= Goal =
Keep only the lines from the top of the listing through the one with "lean = math.atan2(travel.y, -travel.z)", and reproduce them unaltered.

= Given data =
----------------------------------------

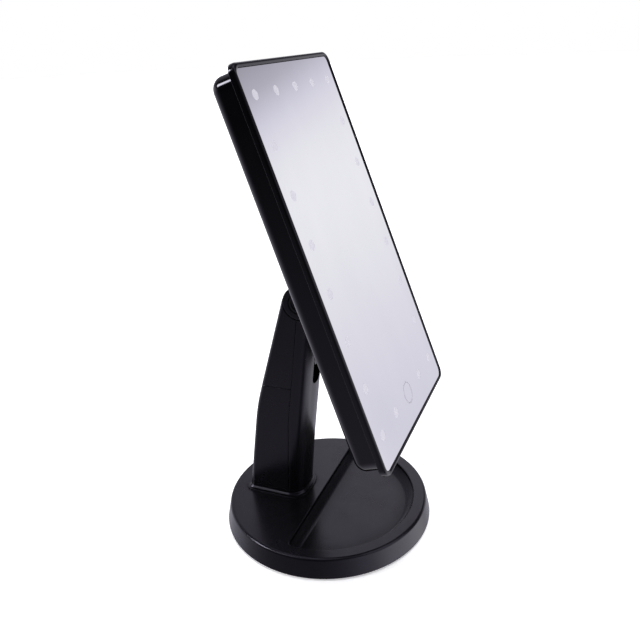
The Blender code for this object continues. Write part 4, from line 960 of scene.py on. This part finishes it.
# ---- switch ----
def build_switch():
    travel = Vector(JOINT["switch_slide"]["axis"])
    lean = math.atan2(travel.y, -travel.z)
    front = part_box("switch_knob")[0].y
    place = Matrix.Translation((0, front, middle_of("switch_knob").z))
    axes = place @ Matrix.Rotation(lean, 4, "X")
    low, high = box_in("switch_knob", axes)
    flange_back = high.y - 2.1 * MM
    face = low.y + 0.6 * MM
    half_x, half_z, corner = 5.2 * MM, 7.6 * MM, 3.6 * MM
    centre_z = high.z - 0.4 * MM - half_z
    edge = 0.6 * MM
    profile = arc((edge, face + edge), edge, 270, 180, 5) + [(0.0, flange_back - 0.2 * MM)]
    knob = loft("slide_knob", shrinking(half_x, half_z, corner, profile, centre_z), axes)
    flange = (low.x, flange_back - MM, low.z), (high.x, flange_back, high.z)
    works = [(JOIN, block("flange", *flange, axes))]
    rib_half, rib_pitch = 3.6 * MM, 3.2 * MM
    for step in (-1, 0, 1):
        z = centre_z + step * rib_pitch
        rib = shaft("rib", 0.6 * MM, (-rib_half, face, z), (rib_half, face, z), axes, 24)
        works.append((JOIN, rib))
    carve(knob, works)
    piece(knob, "switch_knob")


# ---- screws, springs and cells ----
def cross_ring(reach, width, z):
    """A cross in plan, anticlockwise from its +X arm."""
    half = width / 2
    points = []
    for quarter in range(4):
        turn = Matrix.Rotation(math.radians(90 * quarter), 3, "Z")
        for x, y in ((half, -half), (reach, -half), (reach, half)):
            points.append(tuple(turn @ Vector((x, y, z))))
    return points


def build_screw(node, head_height, axes, towards):
    """A pan-head screw in place of a plain one; its head faces towards in the given frame."""
    low, high = box_in(node, axes)
    towards = Vector(towards)
    crown = abs((high - low).dot(towards)) / 2
    radius = min(high.x - low.x, max(high.y - low.y, high.z - low.z)) / 2
    seat = crown - head_height
    shank = radius * 0.45
    turn = Vector((0, 0, 1)).rotation_difference(towards).to_matrix().to_4x4()
    place = axes @ Matrix.Translation((low + high) / 2) @ turn
    profile = [(shank, shank - crown), (shank, seat), (radius, seat), (radius, seat + head_height * 0.3)]
    profile += [(radius * (0.62 + 0.38 * math.cos(a)), seat + head_height * (0.3 + 0.7 * math.sin(a)))
                for a in quarter(6)[1:]]
    bm = bmesh.new()
    first, last = skin(bm, [circle(r, z, 48) for r, z in profile])
    tip = bm.verts.new((0, 0, -crown))
    for start, end in zip(first, first[1:] + first[:1]):
        bm.faces.new((end, start, tip))
    top_reach = radius * 0.5
    rim, floor = skin(bm, [cross_ring(top_reach, radius * 0.24, crown),
                           cross_ring(top_reach * 0.7, radius * 0.18, crown - head_height * 0.55)])
    fill(bm, last, rim)
    fill(bm, floor)
    piece(to_object(node + "_fine", bm, place), node)


def build_screws():
    down, back = (0, 0, -1), (0, 1, 0)
    kinds = (("cover_screw_", 3, COVER_HEAD_HEIGHT, Matrix(), down),
             ("column_screw_", 2, 1.6 * MM, Matrix(), down),
             ("shell_screw_", 2, HEAD_HEIGHT, Matrix(), back),
             ("bracket_screw_", 4, HEAD_HEIGHT, HEAD, back),
             ("housing_screw_", 4, HEAD_HEIGHT, HEAD, back))
    for stem, count, head_height, axes, towards in kinds:
        for node in numbered(stem, count):
            build_screw(node, head_height, axes, towards)


def wire_rings(path, radius, sides=10):
    """Rings round a path of points."""
    rings = []
    for index, point in enumerate(path):
        ahead = Vector(path[min(index + 1, len(path) - 1)])
        behind = Vector(path[max(index - 1, 0)])
        along = (ahead - behind).normalized()
        across = along.cross(Vector((0, 0, 1))).normalized()
        other = along.cross(across)
        rings.append([Vector(point) + across * x + other * y for x, y, _ in circle(radius, 0.0, sides)])
    return rings


def build_holder(axes):
    """The cells' holder and its contact plates."""
    flat = axes @ Matrix.Rotation(math.radians(-90), 4, "X")
    low, high = box_in("battery_tray", axes)
    wall = 1.2 * MM
    corner = 3.0 * MM
    holder = block("cell_holder", low, (high.x, low.y + wall, high.z), axes)
    outline = [(low.x, low.y + 0.3 * MM), (high.x, low.y + 0.3 * MM)]
    outline += arc((high.x - corner, high.y - corner), corner, 0, 90, 8)
    outline += arc((low.x + corner, high.y - corner), corner, 90, 180, 8)
    ends = [prism("end_wall", outline, -z - wall, -z, flat) for z in (low.z, high.z - wall)]
    carve(holder, [(JOIN, end) for end in ends])
    soften(holder, 0.25 * MM)
    piece(holder, "battery_tray")

    for label in ("top_left", "top_right", "bottom_left", "bottom_right"):
        low, high = box_in("contact_" + label, axes)
        middle, half = (low + high) / 2, (high - low) / 2
        outline = [(x + middle.x, y + middle.y) for x, y in rounded_outline(half.x, half.y, 1.4 * MM)]
        plate = prism("contact_plate_" + label, outline, -high.z, -low.z, flat)
        x, y, _ = middle
        ends = (x, y, low.z - MM), (x, y, high.z + MM)
        carve(plate, [(CUT, shaft("rivet_hole", 0.9 * MM, *ends, axes, 32))])
        soften(plate, 0.08 * MM, segments=2)
        piece(plate, "contact_" + label)


def build_cell(node, length, radius, place):
    """A cell along its own Z axis, with its nub at the top."""
    nub = 1.0 * MM
    bottom, top = -length / 2, length / 2 - nub
    edge = 0.45 * MM
    profile = [(0, bottom), (radius - edge - 0.3 * MM, bottom)]
    profile += arc((radius - edge, bottom + edge), edge, -90, 0, 5)
    profile += arc((radius - edge, top - edge), edge, 0, 90, 5)
    profile += [(radius - 0.9 * MM, top - 0.15 * MM), (2.1 * MM, top - 0.15 * MM), (1.9 * MM, top),
                (1.9 * MM, top + nub - 0.2 * MM), (1.7 * MM, top + nub), (0, top + nub)]
    bm = bmesh.new()
    lathe(bm, profile, steps=64)
    layer = bm.loops.layers.uv.new("along")
    for face in bm.faces:
        for corner in face.loops:
            x, y, z = corner.vert.co
            corner[layer].uv = (math.atan2(y, x) / (2 * math.pi), (z - bottom) / length)
    piece(to_object(node + "_fine", bm, place), node)


def build_spring(node, height, radius, place):
    """A coil that narrows upwards from its seat."""
    wire = 0.25 * MM
    turns, steps = 3.25, 91
    path = []
    for step in range(steps + 1):
        share = step / steps
        angle = 2 * math.pi * turns * share
        reach = (radius - wire) * (1.0 - 0.35 * share)
        rise = wire + (height - 2 * wire) * share
        path.append((reach * math.cos(angle), reach * math.sin(angle), rise))
    piece(loft(node + "_fine", wire_rings(path, wire), place), node)


def build_power():
    """The cells' holder, cells and springs, in the holder's own leaning frame."""
    axes = axes_facing("battery_tray", middle_of("battery_tray"))
    build_holder(axes)
    for node, spring in zip(numbered("cell_", 4), numbered("contact_spring_", 4)):
        low, high = box_in(node, axes)
        spring_low, spring_high = box_in(spring, axes)
        middle = (low + high) / 2
        up = spring_high.z < middle.z
        flip = Matrix() if up else Matrix.Rotation(math.pi, 4, "X")
        seat = Vector((middle.x, middle.y, spring_low.z if up else spring_high.z))
        size, spring_size = high - low, spring_high - spring_low
        build_cell(node, size.z, size.x / 2, axes @ Matrix.Translation(middle) @ flip)
        build_spring(spring, spring_size.z, spring_size.x / 2, axes @ Matrix.Translation(seat) @ flip)


# ---- stage, light and camera ----
CAMERA_PLACE = Vector((-0.35803, -0.15456, 0.28903))
CAMERA_YAW = math.radians(-67.03)
CAMERA_PITCH = math.radians(14.43)
CAMERA_ROLL = math.radians(-2.56)
CAMERA_LENS = 40.55
CAMERA_SENSOR = 36.0
CAMERA_SHIFT = -0.165

# the studio's brightness by elevation in degrees, on its bright side and on its dark side
BRIGHT_SIDE = ((-90, 0.95), (-55, 0.70), (-40, 0.60), (-16, 0.66), (-8, 0.75), (-1, 0.86), (4, 0.89),
               (7.5, 0.85), (10.5, 0.70), (13, 0.47), (18, 0.20), (25, 0.05), (70, 0.05), (90, 1.1))
DARK_SIDE = ((-90, 0.80), (-55, 0.45), (-40, 0.32), (-22, 0.17), (-9, 0.04), (0, 0.02), (35, 0.03),
             (65, 0.08), (90, 1.1))
DARK_AZIMUTH = 165          # degrees, from +X towards +Y
DARK_SPREAD = (12, 80)      # fully dark within the first angle, bright beyond the second
# azimuth, elevation, inner and outer angle in degrees, brightness
SOFT_LIGHTS = ((56, 30, 10, 38, 0.32), (16, 35, 3, 17, 0.82), (-74, -28, 8, 42, 1.55),
               (-142, -36, 4, 15, 0.04), (-90, 42, 8, 30, 0.72), (-52, 14, 8, 24, 0.04),
               (146, 46, 3, 10, 2.2), (121, 29, 4, 10, 16.0))
FLOOR_LIFT = 0.45           # keeps the shadow on the floor faint
LAVENDER = (1.0, 0.975, 1.12)  # the studio's tint where it is dim
CLEAN = (1.0, 0.995, 1.04)  # and where it is bright
TINT_LEVELS = (0.65, 0.85)  # dim below the first, bright above the second
WHITE = (1.0, 1.0, 1.0)
FLOOR_RADIUS = 6.0
OVERHEAD = (10, 72, 2.9, 60)  # azimuth, elevation, strength, angle across


def build_camera():
    data = bpy.data.cameras.new("camera")
    data.lens = CAMERA_LENS
    data.sensor_width = CAMERA_SENSOR
    data.clip_start = 0.01
    camera = add("camera", data)
    camera.matrix_world = (Matrix.Translation(CAMERA_PLACE) @ Matrix.Rotation(CAMERA_YAW, 4, "Z")
                           @ Matrix.Rotation(math.pi / 2 - CAMERA_PITCH, 4, "X")
                           @ Matrix.Rotation(CAMERA_ROLL, 4, "Z"))
    bpy.context.scene.camera = camera

    # the lens is shifted at this place only; a camera moved elsewhere looks straight ahead
    mark = add("camera_mark", None)
    mark.location = CAMERA_PLACE
    curve = data.driver_add("shift_y")
    curve.driver.type = "AVERAGE"
    moved = curve.driver.variables.new()
    moved.type = "LOC_DIFF"
    moved.targets[0].id = camera
    moved.targets[1].id = mark
    ramp = curve.modifiers[0]
    ramp.poly_order = 1
    ramp.coefficients = (CAMERA_SHIFT, 1000.0)
    ceiling = curve.modifiers.new("LIMITS")
    ceiling.use_max_y = True
    ceiling.max_y = 0.0


def aim(azimuth, elevation):
    azimuth, elevation = math.radians(azimuth), math.radians(elevation)
    flat = math.cos(elevation)
    return Vector((flat * math.cos(azimuth), flat * math.sin(azimuth), math.sin(elevation)))


def studio_colour(paint, direction):
    """Light arriving from a direction: bright from the right and behind, dark from the left."""
    axes = paint.node("SeparateXYZ", {0: direction})
    height = paint.spread(axes.outputs["Z"], -1.0, 1.0)

    def by_height(levels):
        ramp = paint.node("ValToRGB", {0: height})
        ramp.color_ramp.interpolation = "B_SPLINE"
        stops = ramp.color_ramp.elements
        for index, (elevation, level) in enumerate(levels):
            place = 0.5 + 0.5 * math.sin(math.radians(elevation))
            stop = stops[index] if index < 2 else stops.new(place)
            stop.position = place
            stop.color = (level, level, level, 1.0)
        return ramp.outputs["Color"]

    def near(facing, towards, inner, outer):
        match = paint.vector("DOT_PRODUCT", facing, towards, "Value")
        limits = {"Value": match, "From Min": math.cos(math.radians(outer)),
                  "From Max": math.cos(math.radians(inner))}
        return paint.node("MapRange", limits, interpolation_type="SMOOTHSTEP").outputs["Result"]

    level_part = {0: axes.outputs["X"], 1: axes.outputs["Y"], 2: 0.0}
    across = paint.vector("NORMALIZE", paint.node("CombineXYZ", level_part).outputs[0])
    dark = near(across, aim(DARK_AZIMUTH, 0), *DARK_SPREAD)
    level = paint.mix(dark, by_height(BRIGHT_SIDE), by_height(DARK_SIDE))
    for azimuth, elevation, inner, outer, glow in SOFT_LIGHTS:
        level = paint.mix(near(direction, aim(azimuth, elevation), inner, outer), level, (glow,) * 3)
    tint = paint.mix(paint.spread(level, *TINT_LEVELS), LAVENDER, CLEAN)
    return paint.vector("MULTIPLY", level, tint)


def build_floor():
    """A pale disc; in reflections it takes the studio's colour, so that no horizon shows."""
    bm = bmesh.new()
    fill(bm, [bm.verts.new(point) for point in circle(FLOOR_RADIUS, 0.0, 128)])
    floor = to_object("floor", bm)
    paint = Paint("pale_floor")
    pale = paint.mix(paint.noise(0.4), (0.93, 0.93, 0.935), (0.95, 0.95, 0.955))
    paint.set(Base_Color=pale, Roughness=0.6, Specular_IOR_Level=0.0)
    paint.set(Emission_Color=WHITE, Emission_Strength=FLOOR_LIFT)
    incoming = paint.node("NewGeometry").outputs["Incoming"]
    away = paint.vector("MULTIPLY", incoming, (-1, -1, -1))
    glow = paint.node("Emission", {"Color": studio_colour(paint, away)})
    seen = paint.node("LightPath").outputs["Is Camera Ray"]
    both = paint.node("MixShader", {0: seen})
    paint.put(both.inputs[1], glow.outputs[0])
    paint.put(both.inputs[2], paint.shader.outputs[0])
    paint.put(paint.tree.nodes["Material Output"].inputs["Surface"], both.outputs[0])
    floor.data.materials.append(paint.material)


def build_world():
    """White where the camera looks past the floor, the studio's colours for everything else."""
    world = bpy.data.worlds.new("studio")
    bpy.context.scene.world = world
    world.use_nodes = True
    paint = Paint.for_tree(world.node_tree)
    direction = paint.node("TexCoord").outputs["Generated"]
    seen = paint.node("LightPath").outputs["Is Camera Ray"]
    colour = paint.mix(seen, studio_colour(paint, direction), WHITE)
    paint.put(world.node_tree.nodes["Background"].inputs["Color"], colour)


def build_sun(name, azimuth, elevation, strength, across):
    data = bpy.data.lights.new(name, "SUN")
    data.energy = strength
    data.angle = math.radians(across)
    sun = add(name, data)
    sun.rotation_euler = (0, math.radians(90 - elevation), math.radians(azimuth))
    sun.visible_glossy = False


def build_stage():
    build_floor()
    build_world()
    build_sun("overhead", *OVERHEAD)
    bpy.context.scene.view_settings.view_transform = "Standard"


# ---- assembly ----
for name, obj in nodes.items():
    obj.data.materials.clear()
    obj.data.materials.append(materials[SLOT_OF[name]])

build_base()
build_column()
build_hinge()
build_bezel()
build_housing()
build_pane()
build_switch()
build_screws()
build_power()
build_stage()
build_camera()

----------------------------------------

= Reply to the task =
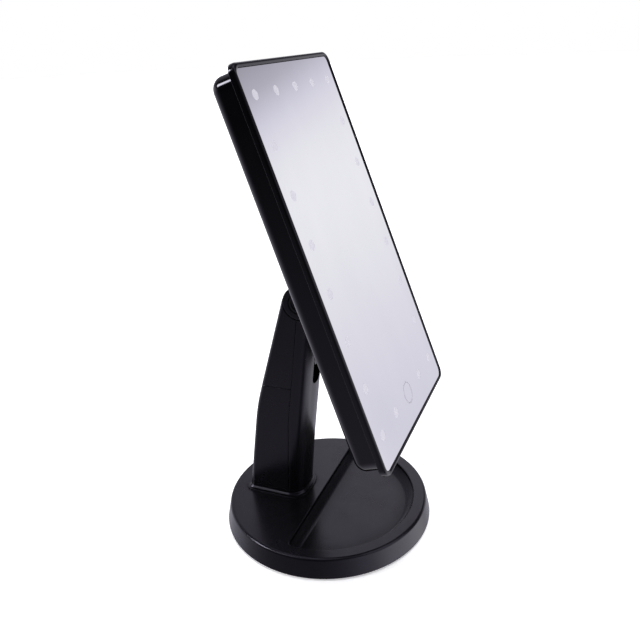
The Blender code for this object continues. Write part 4, from line 960 of scene.py on. This part finishes it.
# ---- switch ----
def build_switch():
    travel = Vector(JOINT["switch_slide"]["axis"])
    lean = math.atan2(travel.y, -travel.z)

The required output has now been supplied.